El día siguiente mandó nueve hombres a tierra, bien armados, los que, habiendo caminado cuatro leguas, hallaron un pueblo de más de mil casas repartidas en un valle, cuyos moradores, viendo a los cristianos, todos abandonaron el lugar y huyeron a los bosques; pero el guía indio que llevaban los nuestros, de San Salvador, fue en pos de ellos, y tanto los llamó y exhortó, y tanto bien dijo de los cristianos, afirmando que era gente bajada del cielo, que les hizo volver confiados y seguros. Y luego, llenos de asombro y de admiración, ponían la mano sobre la cabeza de los nuestros, como por honor. Les llevaban de comer, daban cuanto se les pedía, sin demandar por ello cosa alguna, y rogábanles que permaneciesen aquella noche en el pueblo. Pero, los cristianos no quisieron aceptar la invitación antes de ir a los navíos, llevando noticia de que la tierra era muy amena y abundante de las comidas de los indios; y que estos eran gente mucho más blanca y más hermosa que toda la que habían visto hasta entonces por todas las otras islas, afable y de buenísimo trato; decían que la tierra donde se cogía el oro estaba más al Oriente. El Almirante, sabido esto, hizo pronto desplegar las velas, aunque los vientos eran muy contrarios; por lo que el domingo siguiente, a 16 de Diciembre, barloventeando entre la Española y la Tortuga, encontró un indio solo en una pequeña canoa, y se maravillaban de que no se la hubiera tragado el mar, pues tan recios eran el viento y las olas. Recogido en la nave, lo llevó a la Española, y lo mandó a tierra con muchos regalos; el cual refirió a los indios los halagos que se le habían hecho, y tanto bien dijo de los cristianos, que pronto vinieron muchos de aquellos a la nave; pero no llevaban cosa de valor, excepto algunos granillos de oro, colgados de las orejas y en la nariz. Siendo preguntados de dónde habían aquel oro, dijeron, por señas que, más abajo de allí, había gran cantidad.
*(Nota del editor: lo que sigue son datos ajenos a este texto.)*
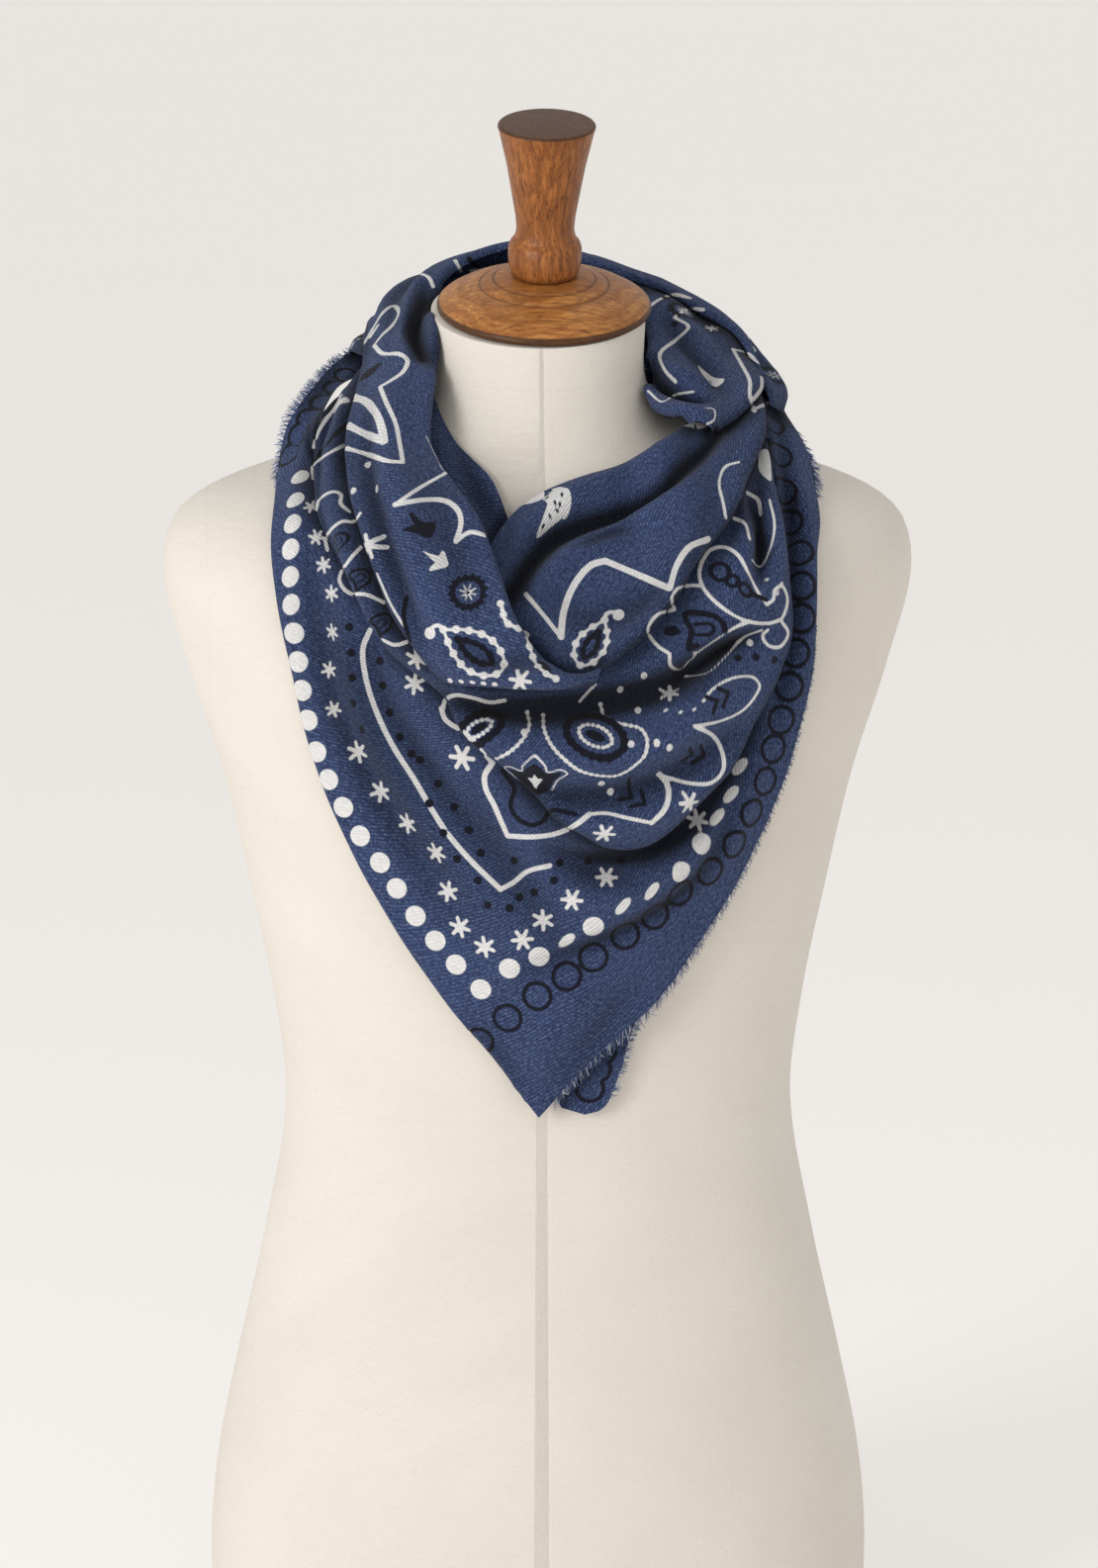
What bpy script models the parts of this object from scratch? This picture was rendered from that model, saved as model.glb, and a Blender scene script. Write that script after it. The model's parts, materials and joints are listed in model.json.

Al día siguiente vino una gran canoa de la isla de Tortuga, vecina al sitio donde el Almirante era fondeado, con cuarenta hombres, a tiempo que el cacique o señor de aquel puerto de la Española estaba en la playa con su gente trocando una lámina de oro que había llevado. Y cuando él y los suyos vieron la canoa, se sentaron todos en tierra, en señal de que no querían pelear; entonces, casi todos los indios de la canoa, salieron con ánimo a tierra, contra los cuales el cacique de la Española se levantó solo, y con palabras amenazadoras les hizo volver a su canoa. Después, les echaba agua, y tomando cantos de la playa los arrojaba al mar, contra la canoa.
Luego que todos, con aspecto de obediencia, volvieron a su canoa, tomó una piedra y la puso en la mano de un criado del Almirante, para que la tirase a la canoa, en demostración de que tenía al Almirante a su favor, contra los indios; pero el criado no llegó a tirarla, viendo que en breve se marcharon con la canoa. Después de esto, hablando el cacique sobre las cosas de aquella isla, a la que el Almirante había puesto nombre de Tortuga, afirmaba que en ella había mucho más oro que en la Española, e igualmente en Babeque había mucho más que en ninguna otra; la cual distaría unas catorce jornadas del paraje donde estaban.